→ Stored data:
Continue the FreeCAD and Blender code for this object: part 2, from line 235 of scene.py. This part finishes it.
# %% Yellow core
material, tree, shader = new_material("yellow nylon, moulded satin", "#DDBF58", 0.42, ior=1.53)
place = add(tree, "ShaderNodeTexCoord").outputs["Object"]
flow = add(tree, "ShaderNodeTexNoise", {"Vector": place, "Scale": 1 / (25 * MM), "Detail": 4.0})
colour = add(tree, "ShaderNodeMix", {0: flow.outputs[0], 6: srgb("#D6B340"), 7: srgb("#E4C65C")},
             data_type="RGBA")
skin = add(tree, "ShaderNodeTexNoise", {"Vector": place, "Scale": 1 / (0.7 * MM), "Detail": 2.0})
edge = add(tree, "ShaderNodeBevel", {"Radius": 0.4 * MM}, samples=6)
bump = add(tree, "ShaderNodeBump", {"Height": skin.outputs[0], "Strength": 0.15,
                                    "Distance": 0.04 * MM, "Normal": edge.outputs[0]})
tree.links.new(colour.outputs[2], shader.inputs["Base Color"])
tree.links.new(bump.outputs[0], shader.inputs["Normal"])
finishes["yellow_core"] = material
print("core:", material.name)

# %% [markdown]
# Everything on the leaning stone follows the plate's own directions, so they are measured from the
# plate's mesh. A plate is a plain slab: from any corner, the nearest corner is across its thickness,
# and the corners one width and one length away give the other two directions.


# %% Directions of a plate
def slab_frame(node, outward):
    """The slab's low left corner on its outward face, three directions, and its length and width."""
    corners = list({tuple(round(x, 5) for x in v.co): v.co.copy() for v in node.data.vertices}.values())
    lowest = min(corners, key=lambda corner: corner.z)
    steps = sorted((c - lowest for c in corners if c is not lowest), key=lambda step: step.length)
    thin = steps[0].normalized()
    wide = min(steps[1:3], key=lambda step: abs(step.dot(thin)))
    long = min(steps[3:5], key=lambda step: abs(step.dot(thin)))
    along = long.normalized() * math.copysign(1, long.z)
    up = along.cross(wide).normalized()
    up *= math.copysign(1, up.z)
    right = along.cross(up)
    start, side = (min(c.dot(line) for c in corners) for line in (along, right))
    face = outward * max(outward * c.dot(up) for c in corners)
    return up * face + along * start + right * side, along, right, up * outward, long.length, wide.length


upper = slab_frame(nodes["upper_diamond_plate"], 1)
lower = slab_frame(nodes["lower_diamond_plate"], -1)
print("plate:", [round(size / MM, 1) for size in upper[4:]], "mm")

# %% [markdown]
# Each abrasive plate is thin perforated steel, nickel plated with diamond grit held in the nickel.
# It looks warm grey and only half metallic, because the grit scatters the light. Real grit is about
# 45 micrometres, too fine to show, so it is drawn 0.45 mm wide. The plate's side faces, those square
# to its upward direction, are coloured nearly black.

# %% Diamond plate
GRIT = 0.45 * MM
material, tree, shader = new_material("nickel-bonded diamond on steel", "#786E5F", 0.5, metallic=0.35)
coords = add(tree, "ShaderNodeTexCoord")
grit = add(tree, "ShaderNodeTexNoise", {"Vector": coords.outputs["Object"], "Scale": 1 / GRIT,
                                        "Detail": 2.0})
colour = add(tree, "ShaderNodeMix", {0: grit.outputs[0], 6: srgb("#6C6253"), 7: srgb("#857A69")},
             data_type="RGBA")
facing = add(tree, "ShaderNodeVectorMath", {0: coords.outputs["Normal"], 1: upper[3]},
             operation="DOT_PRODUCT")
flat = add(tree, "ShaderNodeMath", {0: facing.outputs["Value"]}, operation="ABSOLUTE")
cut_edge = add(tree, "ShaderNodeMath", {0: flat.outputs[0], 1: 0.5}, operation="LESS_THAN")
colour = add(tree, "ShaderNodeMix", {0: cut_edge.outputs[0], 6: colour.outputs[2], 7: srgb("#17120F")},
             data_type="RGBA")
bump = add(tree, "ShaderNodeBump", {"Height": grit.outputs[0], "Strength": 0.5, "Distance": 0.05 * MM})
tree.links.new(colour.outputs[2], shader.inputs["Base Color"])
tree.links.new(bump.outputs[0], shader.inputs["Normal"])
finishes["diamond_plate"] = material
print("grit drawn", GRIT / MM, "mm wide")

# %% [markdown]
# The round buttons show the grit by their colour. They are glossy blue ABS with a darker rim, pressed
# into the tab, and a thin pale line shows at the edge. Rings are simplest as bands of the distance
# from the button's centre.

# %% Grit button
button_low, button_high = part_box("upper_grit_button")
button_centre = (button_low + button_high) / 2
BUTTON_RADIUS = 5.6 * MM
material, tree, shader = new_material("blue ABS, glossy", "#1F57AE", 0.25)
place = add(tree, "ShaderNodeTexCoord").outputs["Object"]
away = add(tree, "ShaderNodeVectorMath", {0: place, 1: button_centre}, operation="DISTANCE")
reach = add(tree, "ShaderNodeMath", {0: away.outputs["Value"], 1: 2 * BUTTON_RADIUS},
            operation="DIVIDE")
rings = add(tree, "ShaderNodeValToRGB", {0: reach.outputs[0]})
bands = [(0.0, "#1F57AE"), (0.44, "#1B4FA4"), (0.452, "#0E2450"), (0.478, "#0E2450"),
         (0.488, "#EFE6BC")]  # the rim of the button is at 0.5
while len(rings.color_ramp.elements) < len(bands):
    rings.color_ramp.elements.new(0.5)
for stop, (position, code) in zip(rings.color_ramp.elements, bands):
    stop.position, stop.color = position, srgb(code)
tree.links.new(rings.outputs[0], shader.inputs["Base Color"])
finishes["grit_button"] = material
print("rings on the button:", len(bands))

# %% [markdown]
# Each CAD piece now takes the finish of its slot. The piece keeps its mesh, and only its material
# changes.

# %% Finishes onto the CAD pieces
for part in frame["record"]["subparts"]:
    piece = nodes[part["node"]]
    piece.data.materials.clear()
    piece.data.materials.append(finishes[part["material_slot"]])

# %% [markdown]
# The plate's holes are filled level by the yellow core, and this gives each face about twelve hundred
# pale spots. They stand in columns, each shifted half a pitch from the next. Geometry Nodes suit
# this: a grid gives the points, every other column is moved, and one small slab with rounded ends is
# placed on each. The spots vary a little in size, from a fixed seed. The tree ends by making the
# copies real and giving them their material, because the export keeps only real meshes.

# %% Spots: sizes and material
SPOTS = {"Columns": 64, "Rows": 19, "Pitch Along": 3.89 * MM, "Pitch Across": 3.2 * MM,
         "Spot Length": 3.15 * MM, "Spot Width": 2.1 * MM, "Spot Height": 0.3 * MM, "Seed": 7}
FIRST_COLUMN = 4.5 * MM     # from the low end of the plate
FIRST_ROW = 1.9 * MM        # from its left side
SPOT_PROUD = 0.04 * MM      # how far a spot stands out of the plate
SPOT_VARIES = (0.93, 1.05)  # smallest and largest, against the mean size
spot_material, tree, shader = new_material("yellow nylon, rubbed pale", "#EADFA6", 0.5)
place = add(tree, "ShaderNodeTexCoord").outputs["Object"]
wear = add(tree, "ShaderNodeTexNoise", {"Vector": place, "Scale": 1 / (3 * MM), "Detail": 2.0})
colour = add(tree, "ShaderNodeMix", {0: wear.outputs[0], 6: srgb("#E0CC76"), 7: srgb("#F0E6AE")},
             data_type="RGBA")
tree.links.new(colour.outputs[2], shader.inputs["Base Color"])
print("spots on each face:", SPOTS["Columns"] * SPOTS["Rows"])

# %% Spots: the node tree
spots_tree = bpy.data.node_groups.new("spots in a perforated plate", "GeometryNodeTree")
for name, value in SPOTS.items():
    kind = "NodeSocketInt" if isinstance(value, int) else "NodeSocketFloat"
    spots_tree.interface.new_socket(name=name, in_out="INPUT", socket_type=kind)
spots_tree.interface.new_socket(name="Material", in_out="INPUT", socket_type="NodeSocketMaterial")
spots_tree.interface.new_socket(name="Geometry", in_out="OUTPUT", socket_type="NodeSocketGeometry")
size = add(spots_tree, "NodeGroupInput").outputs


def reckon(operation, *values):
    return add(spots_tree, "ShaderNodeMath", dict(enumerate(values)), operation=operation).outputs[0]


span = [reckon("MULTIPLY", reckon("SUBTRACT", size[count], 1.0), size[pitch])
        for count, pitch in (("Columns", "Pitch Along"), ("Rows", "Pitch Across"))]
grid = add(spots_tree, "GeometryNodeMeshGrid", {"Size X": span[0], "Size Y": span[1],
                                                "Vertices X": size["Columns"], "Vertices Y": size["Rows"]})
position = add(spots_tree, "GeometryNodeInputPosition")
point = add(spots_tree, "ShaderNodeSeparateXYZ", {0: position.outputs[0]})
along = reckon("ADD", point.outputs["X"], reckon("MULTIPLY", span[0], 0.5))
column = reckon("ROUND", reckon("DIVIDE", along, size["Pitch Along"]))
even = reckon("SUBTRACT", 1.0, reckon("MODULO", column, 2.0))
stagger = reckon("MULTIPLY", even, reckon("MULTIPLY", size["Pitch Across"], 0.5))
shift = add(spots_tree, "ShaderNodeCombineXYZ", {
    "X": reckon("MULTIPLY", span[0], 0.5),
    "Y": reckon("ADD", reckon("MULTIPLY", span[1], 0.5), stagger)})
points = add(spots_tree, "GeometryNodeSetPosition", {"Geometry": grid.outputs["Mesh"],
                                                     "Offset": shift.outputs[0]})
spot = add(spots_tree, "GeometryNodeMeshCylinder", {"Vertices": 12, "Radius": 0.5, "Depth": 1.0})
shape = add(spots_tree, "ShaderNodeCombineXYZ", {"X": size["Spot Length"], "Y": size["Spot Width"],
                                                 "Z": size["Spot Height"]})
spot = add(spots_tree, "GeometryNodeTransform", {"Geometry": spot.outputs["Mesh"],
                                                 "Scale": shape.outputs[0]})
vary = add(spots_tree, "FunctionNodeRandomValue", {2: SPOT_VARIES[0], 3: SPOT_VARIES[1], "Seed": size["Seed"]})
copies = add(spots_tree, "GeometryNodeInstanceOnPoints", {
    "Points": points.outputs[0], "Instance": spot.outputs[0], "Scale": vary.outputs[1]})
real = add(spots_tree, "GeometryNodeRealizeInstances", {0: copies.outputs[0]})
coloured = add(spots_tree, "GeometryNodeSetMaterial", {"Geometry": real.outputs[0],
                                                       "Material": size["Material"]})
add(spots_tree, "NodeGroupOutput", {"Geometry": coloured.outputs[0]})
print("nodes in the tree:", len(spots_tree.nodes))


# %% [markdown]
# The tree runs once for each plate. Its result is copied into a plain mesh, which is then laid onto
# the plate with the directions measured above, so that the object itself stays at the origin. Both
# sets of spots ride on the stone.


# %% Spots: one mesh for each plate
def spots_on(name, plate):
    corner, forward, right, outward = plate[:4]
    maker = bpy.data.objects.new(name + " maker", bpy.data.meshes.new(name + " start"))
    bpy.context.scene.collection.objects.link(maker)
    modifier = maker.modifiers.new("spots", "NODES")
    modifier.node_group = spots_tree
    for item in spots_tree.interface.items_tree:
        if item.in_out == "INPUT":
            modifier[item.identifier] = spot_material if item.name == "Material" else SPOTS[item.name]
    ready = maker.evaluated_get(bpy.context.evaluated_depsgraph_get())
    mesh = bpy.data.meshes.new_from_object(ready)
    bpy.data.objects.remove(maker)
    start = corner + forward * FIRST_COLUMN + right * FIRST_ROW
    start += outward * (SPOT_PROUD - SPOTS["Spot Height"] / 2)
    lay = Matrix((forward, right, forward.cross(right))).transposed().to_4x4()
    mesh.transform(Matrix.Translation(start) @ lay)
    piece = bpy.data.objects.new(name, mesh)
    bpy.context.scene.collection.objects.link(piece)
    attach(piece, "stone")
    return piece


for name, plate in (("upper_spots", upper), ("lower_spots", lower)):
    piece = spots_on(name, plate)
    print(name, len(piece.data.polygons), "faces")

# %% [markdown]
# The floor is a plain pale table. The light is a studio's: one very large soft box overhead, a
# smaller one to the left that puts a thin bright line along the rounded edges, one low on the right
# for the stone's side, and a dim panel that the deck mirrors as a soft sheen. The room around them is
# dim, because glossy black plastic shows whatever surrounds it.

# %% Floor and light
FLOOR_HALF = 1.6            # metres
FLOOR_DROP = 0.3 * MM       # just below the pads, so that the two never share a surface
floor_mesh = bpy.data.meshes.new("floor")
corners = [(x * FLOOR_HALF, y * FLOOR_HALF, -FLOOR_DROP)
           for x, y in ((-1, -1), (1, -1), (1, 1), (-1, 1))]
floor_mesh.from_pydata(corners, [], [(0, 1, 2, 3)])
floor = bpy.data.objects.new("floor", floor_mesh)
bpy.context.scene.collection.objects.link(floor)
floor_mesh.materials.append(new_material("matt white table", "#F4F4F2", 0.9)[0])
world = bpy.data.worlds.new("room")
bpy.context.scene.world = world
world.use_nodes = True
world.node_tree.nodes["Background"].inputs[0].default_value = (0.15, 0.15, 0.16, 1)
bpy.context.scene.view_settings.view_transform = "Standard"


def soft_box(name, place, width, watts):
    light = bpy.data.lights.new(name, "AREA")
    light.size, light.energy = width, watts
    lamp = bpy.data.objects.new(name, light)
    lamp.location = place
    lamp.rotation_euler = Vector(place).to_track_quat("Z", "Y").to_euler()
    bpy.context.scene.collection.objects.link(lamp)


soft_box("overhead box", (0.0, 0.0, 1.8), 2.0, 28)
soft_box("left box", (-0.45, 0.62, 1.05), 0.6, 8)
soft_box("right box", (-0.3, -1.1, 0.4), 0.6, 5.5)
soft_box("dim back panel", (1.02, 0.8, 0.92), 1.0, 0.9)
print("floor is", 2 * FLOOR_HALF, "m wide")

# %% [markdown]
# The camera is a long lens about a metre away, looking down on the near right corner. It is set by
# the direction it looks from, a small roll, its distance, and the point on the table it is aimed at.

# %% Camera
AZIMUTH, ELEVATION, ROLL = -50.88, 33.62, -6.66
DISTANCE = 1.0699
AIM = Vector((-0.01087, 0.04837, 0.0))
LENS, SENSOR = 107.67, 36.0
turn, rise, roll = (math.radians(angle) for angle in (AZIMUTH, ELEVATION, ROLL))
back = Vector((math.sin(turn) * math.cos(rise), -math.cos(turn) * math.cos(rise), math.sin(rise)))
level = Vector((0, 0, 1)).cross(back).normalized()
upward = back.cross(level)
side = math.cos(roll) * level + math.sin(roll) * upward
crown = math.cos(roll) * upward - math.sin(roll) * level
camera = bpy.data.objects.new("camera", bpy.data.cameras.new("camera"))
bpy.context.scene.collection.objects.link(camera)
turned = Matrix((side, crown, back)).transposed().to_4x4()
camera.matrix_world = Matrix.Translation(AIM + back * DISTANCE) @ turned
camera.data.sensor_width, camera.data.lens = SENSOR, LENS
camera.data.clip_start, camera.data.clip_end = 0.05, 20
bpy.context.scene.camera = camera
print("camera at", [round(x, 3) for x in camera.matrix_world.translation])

→ What you have to do: Print, please, the lines above from the very first through the one that holds "# and the corners", both included, word for word and with nothing else.

→ Answer to the problem:
Continue the FreeCAD and Blender code for this object: part 2, from line 235 of scene.py. This part finishes it.
# %% Yellow core
material, tree, shader = new_material("yellow nylon, moulded satin", "#DDBF58", 0.42, ior=1.53)
place = add(tree, "ShaderNodeTexCoord").outputs["Object"]
flow = add(tree, "ShaderNodeTexNoise", {"Vector": place, "Scale": 1 / (25 * MM), "Detail": 4.0})
colour = add(tree, "ShaderNodeMix", {0: flow.outputs[0], 6: srgb("#D6B340"), 7: srgb("#E4C65C")},
             data_type="RGBA")
skin = add(tree, "ShaderNodeTexNoise", {"Vector": place, "Scale": 1 / (0.7 * MM), "Detail": 2.0})
edge = add(tree, "ShaderNodeBevel", {"Radius": 0.4 * MM}, samples=6)
bump = add(tree, "ShaderNodeBump", {"Height": skin.outputs[0], "Strength": 0.15,
                                    "Distance": 0.04 * MM, "Normal": edge.outputs[0]})
tree.links.new(colour.outputs[2], shader.inputs["Base Color"])
tree.links.new(bump.outputs[0], shader.inputs["Normal"])
finishes["yellow_core"] = material
print("core:", material.name)

# %% [markdown]
# Everything on the leaning stone follows the plate's own directions, so they are measured from the
# plate's mesh. A plate is a plain slab: from any corner, the nearest corner is across its thickness,
# and the corners one width and one length away give the other two directions.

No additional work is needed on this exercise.